Within three minutes the raging waters reached the dynamos and knocked out power, plunging the passengers, most of whom were asleep, and the crew into total darkness. Passengers, in their night clothes, attempted to make their way to the upper deck on slanting stairs. Some jumped into the water which was almost at freezing temperature. Others tried to escape through the open portholes on the port side but hundreds more remained trapped inside. Because of the list to starboard, the lifeboats on the port side could not be launched. A total of only five lifeboats made it into the water.

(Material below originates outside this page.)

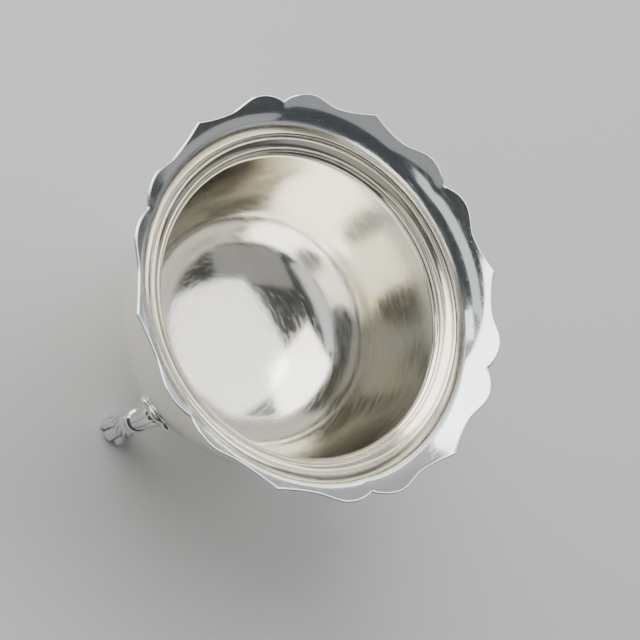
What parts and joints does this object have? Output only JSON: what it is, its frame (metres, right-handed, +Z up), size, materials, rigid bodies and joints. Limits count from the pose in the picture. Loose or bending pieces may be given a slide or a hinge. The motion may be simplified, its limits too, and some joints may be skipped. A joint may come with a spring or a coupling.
{
  "type": "footed sugar or cream bowl",
  "caption": "Small round silver bowl with a six-lobed pointed border turned outward, a reeded wire at the neck and short paw feet on shell plates.",
  "frame": {"origin": "on the bowl's axis, in the plane of the three soles", "axes": "+Z up along the bowl's axis, -Y towards foot 1, +X and -X each towards a point of the border"},
  "size_m": [0.1092, 0.108, 0.085],
  "materials": {
    "bowl_silver": "hand-polished silver, mirror bright with fine rub marks",
    "border_silver": "polished silver, slightly dulled by rubbing",
    "foot_silver": "cast silver, polished on the raised parts"
  },
  "bodies": {
    "root": {"bowl_body": "bowl_silver", "rim_border": "border_silver", "neck_wire": "border_silver", "shell_plate_1": "foot_silver", "leg_1": "foot_silver", "paw_1": "foot_silver", "shell_plate_2": "foot_silver", "leg_2": "foot_silver", "paw_2": "foot_silver", "shell_plate_3": "foot_silver", "leg_3": "foot_silver", "paw_3": "foot_silver"}
  },
  "joints": []
}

One interesting person, William Clarke, a coal stoker in the boiler room, knew exactly what to do when he felt the ship’s reaction to the impact. He immediately scrambled up a special ladder leading directly from the boiler room to the deck and there he helped launch a life boat. Perhaps he had an advantage. Two years before, he had survived a similar experience. He was a coal stoker on the Titanic.

Only 14 minutes after having being struck by the Storstad, the Empress keeled over. Captain Kendall was thrown from the bridge and was eventually hauled into one of the lifeboats. The crew of the Storstad lowered their lifeboats and set about rescuing more than 400 people. When morning broke, the final count was 465 saved and 1012 passengers and crew lost. After the Storstad took aboard nearly all the survivors, they were later transferred to two smaller ships, the "Eureka" and the "Lady Evelyn", which then took the survivors to Rimouski. More passengers perished on the Empress (840) than on the Titanic (829) but the Titanic had a much greater loss of crew members.